メンデルスゾーンのヴァイオリン協奏曲

といえばイザイ、イザイといえばメンコンです。フィナーレだけの抜粋であろうが、録音(一九一二年のアコースティック吹込)が古かろうが、これ以上の演奏は考えられないんだから仕方がない。レコーディングに対して懐疑的であった巨匠自身も「こんなに上手く弾けているとは思わなんだ」と大いに満足したと伝えられる幸福なレコードでもあります。

この演奏の天下無双たる所以は、演奏が平然と曲の器を超えてしまっているところにあるでしょう。生命の奔流さながらに強烈にして変幻自在のリズム、尋常ならぬ疾走感、それでいて途方もなく大きなスケール――それは紛れもなくイザイという一代のヴィルトゥオーゾの巨人ぶりであって、実のところここまでのレヴェルに達すると弾いているのがメンデルスゾーンであろうがドリゴのセレナーデであろうが関係なくなります。

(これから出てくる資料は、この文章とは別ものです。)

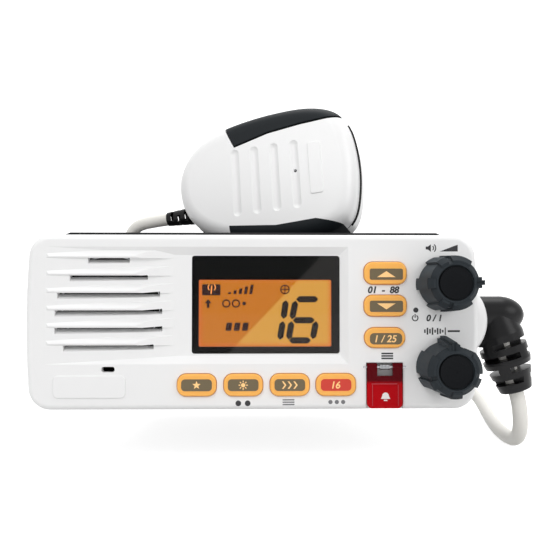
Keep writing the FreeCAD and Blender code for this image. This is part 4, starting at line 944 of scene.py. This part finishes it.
def makeLcdSigns(what):
    rings = what["rings"]
    signs = [pillOutline(*what["block"])] + lcdBars(what["bars"]) + lcdGlobe(**what["globe"])
    signs += [what["arrowHead"], stroke(*what["arrowStem"])]
    signs += [bow(x, rings["z"], rings["r"], rings["wide"], 0, 360, 26)
              for x in rings["places"]]
    signs += [discOutline(*what["dot"])] + lcdListMarks(what["listMarks"])
    lcdPiece("lcdSigns", signs, "lcdWordInk")
    waves = what["mastWaves"]
    mast = [stroke(*what["mast"])]
    mast += [bow(*waves["at"], waves["r"], waves["wide"], side - waves["turn"],
                 side + waves["turn"]) for side in waves["sides"]]
    lcdPiece("lcdBlockSign", mast, "lcdLight", what["blockSignProud"])
    digits = [segment(*digit, what["digitWide"]) for digit in what["digits"]]
    lcdPiece("lcdDigits", digits, "lcdInk")


makeLcdSigns(lcdSet)
print("display lit")

# Flip cover: a moulded line over its lower half and down its sides, drawn as a lighter red
# painted sheen, and a white bell
coverSet = {
    "front": -61.58,
    "lip": (53.3, -25.1, 10.4, 0.34, 0.15),
    "lipSides": (48.4, 58.9),
    "sideEnds": (-25.4, -34.0),
    "sideWide": 0.22,
    "lipSink": 0.02,
    "lipThick": 0.06,
    "bell": (53.7, -30.3),
    "bellThick": 0.08,
    "foot": (1.9, -0.9),
    "dome": 1.35,
    "domeUp": 0.35,
    "domeStep": 15,
    "clapperUp": -1.45,
    "clapper": (1.5, 0.5, 0.2),
}


def coverLipSheen(what):
    top, end = what["sideEnds"]
    return [pillOutline(*what["lip"])] + [stroke(x, top, x, end, what["sideWide"])
                                          for x in what["lipSides"]]


def coverBell(what):
    x, z = what["bell"]
    half, foot = what["foot"]
    dome = [(x - half, z + foot)]
    for angle in range(180, -1, -what["domeStep"]):
        a = math.radians(angle)
        dome.append((x + what["dome"] * math.cos(a),
                     z + what["domeUp"] + what["dome"] * math.sin(a)))
    dome.append((x + half, z + foot))
    return [dome, pillOutline(x, z + what["clapperUp"], *what["clapper"])]


# a lighter red sheet along the moulded line: painted sheen
flatPiece("coverLipSheen", coverLipSheen(coverSet), coverSet["front"] + coverSet["lipSink"],
          coverSet["lipThick"], "redSheen", "cover")
flatPiece("coverBell", coverBell(coverSet), coverSet["front"], coverSet["bellThick"],
          "whiteInk", "cover")
print("cover marked")

# Raised lip of the handset's rubber seam, along the stretches that the grips leave open
lipSet = {
    "place": (7.5, 16.0, 68.0),
    "turn": 18.0,
    "lean": 8.0,
    "roll": 6.0,
    "middle": 0.45,
    "proud": 0.95,
    "half": 0.65,
    "sides": 10,
    "angleStep": 2.5,
    "widestGap": 20.0,
}


def handsetMatrix(what):
    turns = Matrix.Rotation(math.radians(-what["turn"]), 4, "Z")
    turns = turns @ Matrix.Rotation(math.radians(-what["lean"]), 4, "X")
    turns = turns @ Matrix.Rotation(math.radians(-what["roll"]), 4, "Y")
    return Matrix.Translation(Vector(what["place"]) * mm) @ turns


# Keeps the points where a stretch bulges outwards, so that no dent of the mesh is followed
def outerChain(stretch):
    chain = []
    for x, z in stretch:
        while len(chain) > 1:
            (ax, az), (bx, bz) = chain[-2:]
            if (bx - ax) * (z - az) - (bz - az) * (x - ax) > 0:
                break
            chain.pop()
        chain.append((x, z))
    return chain


# Outermost points of the seam in the handset's own plane, as one list for each stretch
def seamStretches(what):
    home = handsetMatrix(what).inverted()
    widest = {}
    for vertex in nodes["mic_seam"].data.vertices:
        spot = home @ vertex.co
        key = round(math.degrees(math.atan2(spot.z, spot.x)) / what["angleStep"])
        reach = math.hypot(spot.x, spot.z)
        if key not in widest or reach > widest[key][0]:
            widest[key] = (reach, spot.x, spot.z)
    keys = sorted(widest)
    count = len(keys)
    turns = round(360 / what["angleStep"])
    gaps = [(keys[(i + 1) % count] - key) % turns for i, key in enumerate(keys)]
    isOpen = [gap * what["angleStep"] > what["widestGap"] for gap in gaps]
    first = isOpen.index(True) + 1
    stretches = [[]]
    for i in range(first, first + count):
        stretches[-1].append(widest[keys[i % count]][1:])
        if isOpen[i % count]:
            stretches.append([])
    return [outerChain(stretch[1:-1]) for stretch in stretches[:-1]]


# One oval ring of the lip, square to its stretch at point i
def lipRing(stretch, i, what):
    x, z = stretch[i]
    before = stretch[max(i - 1, 0)]
    after = stretch[min(i + 1, len(stretch) - 1)]
    way = Vector((after[1] - before[1], before[0] - after[0])).normalized()
    ring = []
    for k in range(what["sides"]):
        a = 2 * math.pi * k / what["sides"]
        out = what["proud"] * mm * math.cos(a)
        y = (what["middle"] + what["half"] * math.sin(a)) * mm
        ring.append((x + way.x * out, y, z + way.y * out))
    return ring


def makeSeamLip(what):
    points = []
    faces = []
    sides = what["sides"]
    for stretch in seamStretches(what):
        start = len(points)
        last = len(stretch) - 1
        for i in range(last + 1):
            points += lipRing(stretch, i, what)
        for i in range(last):
            a = start + i * sides
            for k in range(sides):
                b = (k + 1) % sides
                faces.append([a + k, a + b, a + sides + b, a + sides + k])
        faces.append([start + k for k in reversed(range(sides))])
        faces.append([start + last * sides + k for k in range(sides)])
    mesh = bpy.data.meshes.new("seamLip")
    mesh.from_pydata(points, [], faces)
    mesh.transform(handsetMatrix(what))
    for face in mesh.polygons:
        face.use_smooth = True
    addPiece("seamLip", mesh, "blackRubber", "mic")


makeSeamLip(lipSet)
print("seam lip made")

# Floor, backdrop and light
stageSet = {
    "floor": -59.3,
    "near": -2600.0,
    "far": 900.0,
    "rise": 1500.0,
    "bend": 400.0,
    "bendSteps": 12,
    "half": 2600.0,
    "paper": (0.6, 0.6, 0.6, 1),
    "roughness": 0.9,
    "shine": 0.1,
    "lift": 0.85,  # brings the paper near white and keeps the shadow on it
}


# 1 for a ray from the camera, off something shiny or through something clear
def seenRays(tree):
    rays = tree.nodes.new("ShaderNodeLightPath")
    seen = rays.outputs["Is Camera Ray"]
    for other in ("Is Glossy Ray", "Is Transmission Ray"):
        both = tree.nodes.new("ShaderNodeMath")
        both.operation = "MAXIMUM"
        tree.links.new(seen, both.inputs[0])
        tree.links.new(rays.outputs[other], both.inputs[1])
        seen = both.outputs[0]
    return seen


def floorPaper(what):
    material = bpy.data.materials.new("floorPaper")
    material.use_nodes = True
    tree = material.node_tree
    shader = tree.nodes["Principled BSDF"]
    shader.inputs["Base Color"].default_value = what["paper"]
    shader.inputs["Roughness"].default_value = what["roughness"]
    shader.inputs["Specular IOR Level"].default_value = what["shine"]
    lift = tree.nodes.new("ShaderNodeMath")
    lift.operation = "MULTIPLY"
    lift.inputs[1].default_value = what["lift"]
    tree.links.new(seenRays(tree), lift.inputs[0])
    shader.inputs["Emission Color"].default_value = (1, 1, 1, 1)
    tree.links.new(lift.outputs[0], shader.inputs["Emission Strength"])
    return material


def makeStage(what):
    line = [(what["near"], what["floor"])]
    for i in range(what["bendSteps"] + 1):
        a = math.radians(90 * i / what["bendSteps"])
        line.append((what["far"] + what["bend"] * math.sin(a),
                     what["floor"] + what["bend"] * (1 - math.cos(a))))
    line.append((what["far"] + what["bend"], what["rise"]))
    half = what["half"] * mm
    points = []
    faces = []
    for y, z in line:
        points += [(-half, y * mm, z * mm), (half, y * mm, z * mm)]
    for i in range(len(line) - 1):
        faces.append([2 * i, 2 * i + 1, 2 * i + 3, 2 * i + 2])
    mesh = bpy.data.meshes.new("floor")
    mesh.from_pydata(points, [], faces)
    for face in mesh.polygons:
        face.use_smooth = True
    mesh.materials.append(floorPaper(what))
    floor = bpy.data.objects.new("floor", mesh)
    scene.collection.objects.link(floor)


makeStage(stageSet)

lightSet = {
    "world": 0.66,
    "lamps": {
        "keyLamp": {"at": (-500, -900, 900), "to": (0, 0, 10), "size": 700, "watts": 4.9},
        "fillLamp": {"at": (900, -700, 500), "to": (0, 0, 10), "size": 700, "watts": 3.3},
        "topLamp": {"at": (100, 200, 1100), "to": (0, 0, 0), "size": 900, "watts": 6.5},
    },
}


# White where it is seen, and weaker where it lights the object
def makeWorld(strength):
    world = bpy.data.worlds.new("world")
    scene.world = world
    world.use_nodes = True
    tree = world.node_tree
    base = tree.nodes["Background"]
    base.inputs["Color"].default_value = (1, 1, 1, 1)
    spread = tree.nodes.new("ShaderNodeMapRange")
    spread.inputs["To Min"].default_value = strength
    spread.inputs["To Max"].default_value = 1.0
    tree.links.new(seenRays(tree), spread.inputs["Value"])
    tree.links.new(spread.outputs["Result"], base.inputs["Strength"])


def makeLamp(name, lamp):
    data = bpy.data.lights.new(name, "AREA")
    data.shape = "DISK"
    data.size = lamp["size"] * mm
    data.energy = lamp["watts"]
    light = bpy.data.objects.new(name, data)
    at = Vector(lamp["at"]) * mm
    light.location = at
    ahead = Vector(lamp["to"]) * mm - at
    light.rotation_euler = ahead.to_track_quat("-Z", "Y").to_euler()
    scene.collection.objects.link(light)


makeWorld(lightSet["world"])
for name, lamp in lightSet["lamps"].items():
    makeLamp(name, lamp)
scene.view_settings.view_transform = "Standard"
print("stage and lamps set")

これが「模範的」なメンデルスゾーン解釈だとは口が割けても云えない――かもしれませんが、イザイの創造的な天才がメンデルスゾーンの程度を遥かに凌駕しているのだから聴く者はただただ圧倒されるに越したことはありません。クライスラーであれシゲティであれ、「メンデルスゾーン」をやっている限りイザイの足元に及ぶべくもないのです(CD復刻はSYMPOSIUM等)。

メンデルスゾーンを弾いてイザイの高みに伍するかと思われる数少ない演奏のひとつが、エネスコの、これまた二楽章のみの断章です。エネスコの高朗たるカンティレーナの最上の一例と云うべきで、切々と歌いあげた情感は豊饒の極み、さながらフルトヴェングラーの濃艶とクレンペラーの底しれぬ深遠を足して二で割ったかのようなすばらしさです。

復刻CDはオーパス蔵から出ていますが、どちらかというと昔馴染みのWING盤のほうがキンキンしていなくて聴きやすい音質でした(同じことはシューマンソナタ第二番についても当てはまります)。